Exploring sperm cell motion dynamics: Insights from genetic algorithm-based analysis

Abstract

Accurate analysis of sperm cell flagellar dynamics plays a crucial role in understanding sperm motility as flagella parameters determine cell behavior in the spatiotemporal domain. In this study, we introduce a novel approach by harnessing Genetic Algorithms (GA) to analyze sperm flagellar motion characteristics and compare the results with the traditional decomposition method based on Fourier analysis. Our analysis focuses on extracting key parameters of the equation approximating flagellar shape, including beating period time, bending amplitude, mean curvature, and wavelength. Additionally, we delve into the extraction of phase constants and initial swimming directions, vital for the comprehensive study of sperm cell pairs and bundling phenomena. One significant advantage of GA over Fourier analysis is its ability to integrate sperm cell motion data, enabling a more comprehensive analysis.
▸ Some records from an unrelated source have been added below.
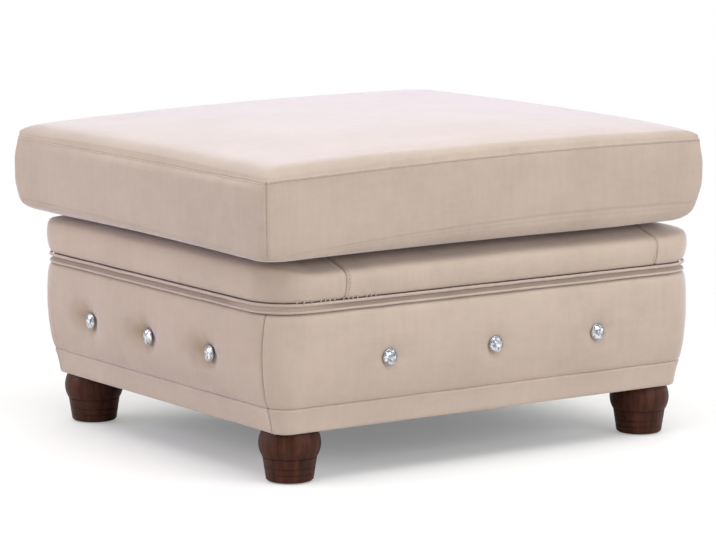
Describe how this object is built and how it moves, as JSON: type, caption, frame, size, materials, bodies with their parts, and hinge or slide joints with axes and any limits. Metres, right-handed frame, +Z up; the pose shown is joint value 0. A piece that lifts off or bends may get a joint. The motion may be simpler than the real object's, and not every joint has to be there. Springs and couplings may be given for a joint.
{
  "type": "footstool",
  "caption": "Upholstered footstool: loose boxed cushion on a buttoned body with a double welt, plinth band and turned wooden feet.",
  "frame": {"origin": "on the floor, at the bottom centre of the bounding box; the middle of the base lies 7.5 mm towards +X and 7.0 mm towards -Y of it, and the middle of the loose cushion 4.5 mm towards -X, as the cushion lies in the picture", "axes": "+X runs along the long side, to the right for someone who faces the long front; the front faces -Y; +Z is up"},
  "size_m": [0.741, 0.668, 0.4474],
  "materials": {
    "velvet_cushion": "plush velvet",
    "velvet_body": "plush velvet",
    "velvet_welt": "plush velvet over cord",
    "velvet_band": "plush velvet",
    "zip_tape": "woven tape",
    "fibre_wadding": "soft fibre",
    "foam": "open cell foam",
    "platform_cloth": "plain woven cloth",
    "felt": "needled felt",
    "zinc_steel": "zinc plated",
    "button_chrome": "polished",
    "button_glass": "cut and polished",
    "twine": "waxed twine",
    "plywood": "sawn",
    "pine": "planed",
    "dust_cloth": "spunbonded cloth",
    "walnut_stain": "dark stain under satin lacquer",
    "glide_plastic": "moulded"
  },
  "bodies": {
    "base": {"deck_cloth": "platform_cloth", "deck_foam": "foam", "spring_felt": "felt", "zigzag_springs": "zinc_steel", "spring_clips": "zinc_steel", "clip_nails": "zinc_steel", "front_border_cover": "velvet_body", "back_border_cover": "velvet_body", "left_border_cover": "velvet_body", "right_border_cover": "velvet_body", "border_foam": "foam", "upper_welt": "velvet_welt", "welt_strip": "velvet_welt", "lower_welt": "velvet_welt", "waist_battens": "pine", "front_cover": "velvet_body", "back_cover": "velvet_body", "left_cover": "velvet_body", "right_cover": "velvet_body", "front_pad": "foam", "back_pad": "foam", "left_pad": "foam", "right_pad": "foam", "button_cups": "button_chrome", "button_stones": "button_glass", "button_twines": "twine", "front_band_cover": "velvet_band", "back_band_cover": "velvet_band", "left_band_cover": "velvet_band", "right_band_cover": "velvet_band", "front_band_board": "plywood", "back_band_board": "plywood", "left_band_board": "plywood", "right_band_board": "plywood", "front_panel": "plywood", "back_panel": "plywood", "left_panel": "plywood", "right_panel": "plywood", "front_spring_rail": "pine", "back_spring_rail": "pine", "left_top_rail": "pine", "right_top_rail": "pine", "bottom_rails": "pine", "corner_posts": "pine", "frame_screws": "zinc_steel", "foot_plates": "plywood", "dust_cover": "dust_cloth", "foot_front_left": "walnut_stain", "foot_front_right": "walnut_stain", "foot_back_left": "walnut_stain", "foot_back_right": "walnut_stain", "hanger_bolts": "zinc_steel", "t_nuts": "zinc_steel", "glides": "glide_plastic"},
    "cushion": {"cushion_cover": "velvet_cushion", "cushion_zip": "zip_tape", "cushion_wrap": "fibre_wadding", "cushion_foam": "foam"}
  },
  "joints": [
    {"name": "cushion_lift", "type": "slide", "parent": "base", "child": "cushion", "axis": [0, 0, 1], "range_m": [0, 0.2]}
  ]
}
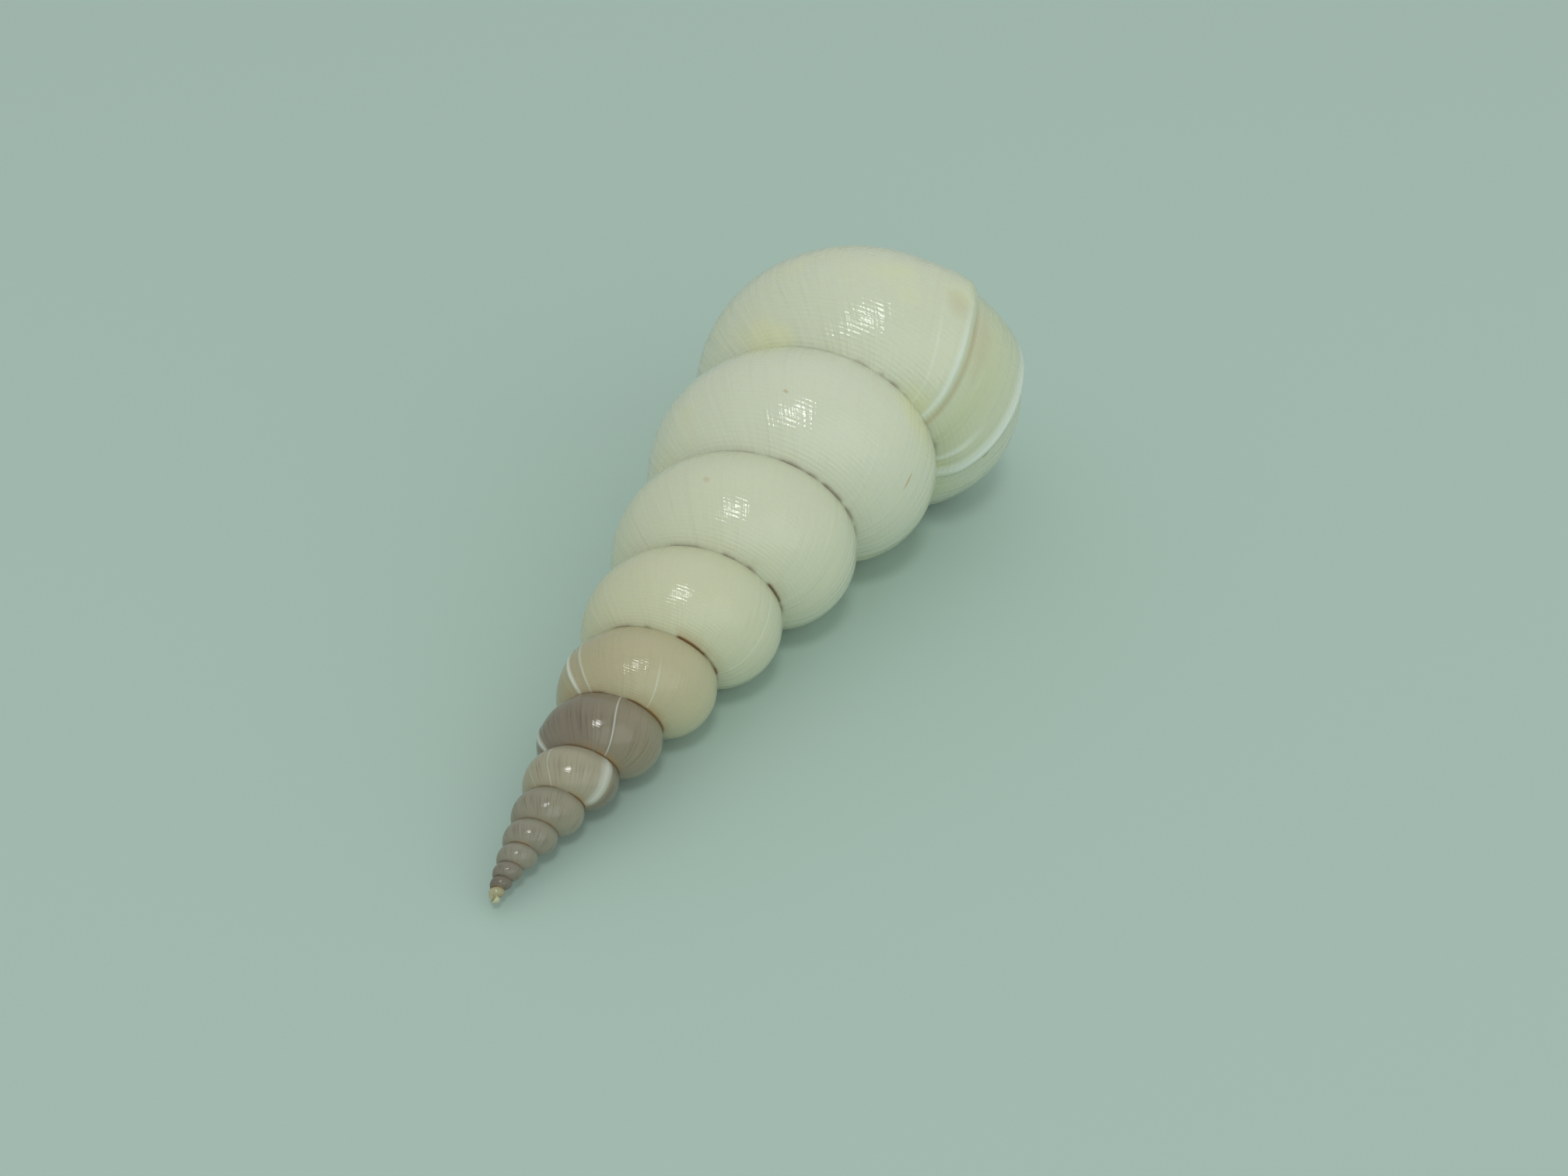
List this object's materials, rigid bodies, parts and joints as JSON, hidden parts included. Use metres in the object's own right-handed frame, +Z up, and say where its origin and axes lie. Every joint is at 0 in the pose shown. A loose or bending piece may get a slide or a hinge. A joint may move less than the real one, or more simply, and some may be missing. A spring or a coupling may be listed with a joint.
{
  "type": "sea shell",
  "caption": "Slender wentletrap sea shell lying on its side: strongly rounded glossy whorls, ivory at the mouth end and brown toward the pointed apex, with a few raised white old lips.",
  "frame": {"origin": "under the middle of the outline box, at the height of the surface that the shell rests on", "axes": "+Z up as the shell lies, +Y level along the shell from the apex to the mouth end, +X the side that the picture shows; the shell's own axis rises 11.3 degrees toward +Y"},
  "size_m": [0.0182, 0.0522, 0.0176],
  "materials": {
    "shell": "glossy"
  },
  "bodies": {
    "root": {"shell": "shell"}
  },
  "joints": []
}
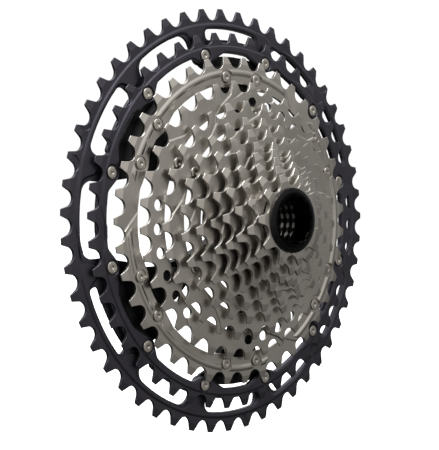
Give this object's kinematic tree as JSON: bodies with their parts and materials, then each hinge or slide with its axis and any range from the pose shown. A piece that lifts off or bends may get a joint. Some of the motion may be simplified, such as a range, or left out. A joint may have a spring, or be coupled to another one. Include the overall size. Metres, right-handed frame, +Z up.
{
  "type": "bicycle cassette",
  "caption": "Rear cassette of stacked sprockets, riveted to an alloy spider and slid on a splined freehub body, with spacers and a screw-in lockring.",
  "frame": {"origin": "on the spin axis, in the plane where the spider's hub seats against the shoulder of the freehub body", "axes": "Y along the spin axis, -Y outboard towards the smallest sprocket and the lockring, +Y inboard towards the wheel's spokes, +Z up"},
  "size_m": [0.2098, 0.0454, 0.2097],
  "materials": {
    "dark_anodised": "satin",
    "black_anodised": "satin",
    "nickel_steel": "satin",
    "rivet_steel": "satin",
    "washer_steel": "satin",
    "gloss_black": "gloss"
  },
  "bodies": {
    "cassette": {"sprocket_51t": "dark_anodised", "sprocket_45t": "dark_anodised", "sprocket_39t": "nickel_steel", "sprocket_33t": "nickel_steel", "sprocket_28t": "nickel_steel", "sprocket_24t": "nickel_steel", "sprocket_21t": "nickel_steel", "sprocket_18t": "nickel_steel", "sprocket_16t": "nickel_steel", "sprocket_14t": "nickel_steel", "sprocket_12t": "nickel_steel", "sprocket_10t": "nickel_steel", "beam_spider": "black_anodised", "spacer_24_28": "nickel_steel", "spacer_21_24": "nickel_steel", "spacer_18_21": "nickel_steel", "spacer_16_18": "nickel_steel", "spacer_14_16": "nickel_steel", "outer_rivet_01": "rivet_steel", "outer_rivet_02": "rivet_steel", "outer_rivet_03": "rivet_steel", "outer_rivet_04": "rivet_steel", "outer_rivet_05": "rivet_steel", "outer_rivet_06": "rivet_steel", "outer_rivet_07": "rivet_steel", "outer_rivet_08": "rivet_steel", "outer_rivet_09": "rivet_steel", "outer_rivet_10": "rivet_steel", "outer_rivet_11": "rivet_steel", "outer_rivet_12": "rivet_steel", "inner_rivet_01": "rivet_steel", "inner_rivet_02": "rivet_steel", "inner_rivet_03": "rivet_steel", "inner_rivet_04": "rivet_steel", "inner_rivet_05": "rivet_steel", "inner_rivet_06": "rivet_steel", "inner_rivet_07": "rivet_steel", "inner_rivet_08": "rivet_steel", "inner_rivet_09": "rivet_steel", "inner_rivet_10": "rivet_steel", "inner_rivet_11": "rivet_steel", "inner_rivet_12": "rivet_steel", "rivet_33t_01": "rivet_steel", "rivet_33t_02": "rivet_steel", "rivet_33t_03": "rivet_steel", "rivet_33t_04": "rivet_steel", "rivet_33t_05": "rivet_steel", "rivet_33t_06": "rivet_steel", "rivet_28t_01": "rivet_steel", "rivet_28t_02": "rivet_steel", "rivet_28t_03": "rivet_steel", "rivet_28t_04": "rivet_steel", "rivet_28t_05": "rivet_steel", "rivet_28t_06": "rivet_steel"},
    "washer": {"lockring_washer": "washer_steel"},
    "lockring": {"lockring": "gloss_black"}
  },
  "joints": [
    {"name": "lockring_travel", "type": "slide", "parent": "cassette", "child": "washer", "axis": [0, -1, 0], "range_m": [0, 0.006]},
    {"name": "lockring_turn", "type": "hinge", "parent": "washer", "child": "lockring", "pos_m": [0, -0.0402, 0], "axis": [0, -1, 0], "range_deg": [0, 2160]}
  ],
  "couplings": [
    {"joint": "lockring_travel", "follows": "lockring_turn", "m_per_rad": 0.00015915}
  ]
}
In contrast, Fourier analysis neglects sperm cell motion by transitioning to a sperm-centered coordinate system (material system). In our comparative study, GA consistently outperform the Fourier analysis-based method, yielding a remarkable reduction in fitting error of up to 70% and on average by 45%. An in-depth exploration of the sperm cell motion becomes indispensable in a wide range of applications from complexities of reproductive biology and medicine, to developing soft flagellated microrobots.